Ele está em seu quarto, fumando e comendo pedaços de carne de porco com farinha. Sente-se incapaz de se reerguer e se embrenhar de novo nos comércios, nas trocas incansáveis de um mundo que avança e não para. Pensa com indiferença nos lugares de espera e solidão, de dor e quietação: hospitais, clínicas psiquiátricas, asilos, prisões, casas de morrer – a sua e as de muitos outros –, onde o tempo parece seguir ritmos diferentes.
Ele vê a vida como um fluxo intenso de pessoas e coisas que estão lá fora, do outro lado da porta, do jardim, do portão, enquanto ele está dentro, olhando por minúsculas frestas nas janelas.
Está agora deitado de lado em sua cama, com dois travesseiros sob a cabeça e um entre as pernas, respirando ofegante, assustado, tentando se livrar de uma angústia no peito.
Esses três parágrafos foram sua primeira tentativa de escrever algo minimamente literário em dois anos.
Ficaram péssimos, eu sei, mas foram três parágrafos que ele escreveu com ardor, com sangue, saindo e voltando do escritório diversas vezes, abrindo e fechando a geladeira, comendo o resto do marmitex que pediu no almoço, apagando frases inteiras, reescrevendo, desistindo, voltando atrás, dizendo ‘sou capaz, preciso recomeçar.’ Só ele sabe como foi difícil.
Estou no escritório. Ele não está aqui. Está na sala catando guimbas de cigarro e recolhendo o prato onde comeu um miojo com frango desfiado ontem à noite. Come mal, parou de fazer exercícios, está sozinho. Quer voltar a fazer as coisas que ama, que sabe fazer bem, mas não está fácil.

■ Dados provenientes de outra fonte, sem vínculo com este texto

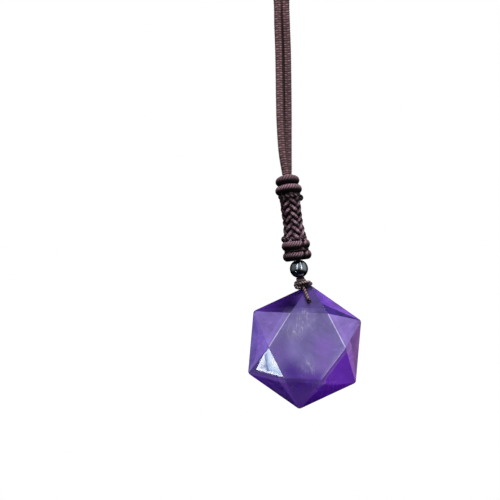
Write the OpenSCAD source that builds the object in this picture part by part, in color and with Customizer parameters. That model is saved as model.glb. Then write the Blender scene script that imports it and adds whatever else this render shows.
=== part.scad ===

Ele voltou. Vai continuar a escrever.
Lá fora estão os seres viventes, os que fazem o mundo girar.
No hospital...
No hospital ficou trinta e cinco dias internado por causa de uma obstrução intestinal grave, que deu muito trabalho para os médicos e lhe mostrou o quão imprevisível é a vida.
Sonda nasogástrica, jejunostomia, dreno tubular sentinela, gastrostomia, drenagem de abscessos, prisão de ventre, lavagem intestinal, toque retal, diarreia, tonteira, desmaios, trocas de fraldas e muito mais.
Do lado de fora, as horas passavam que nem loucas desvairadas.
‘Coragem, você consegue’, diz para si, e se levanta.
Aos poucos sai do quarto, abre a porta da frente e pisa na grama do jardim.
Sai, como saiu do hospital, mas, por enquanto, não passa atravessa o portão. Amanhã, talvez, dê uma volta no quarteirão. Ou depois de amanhã.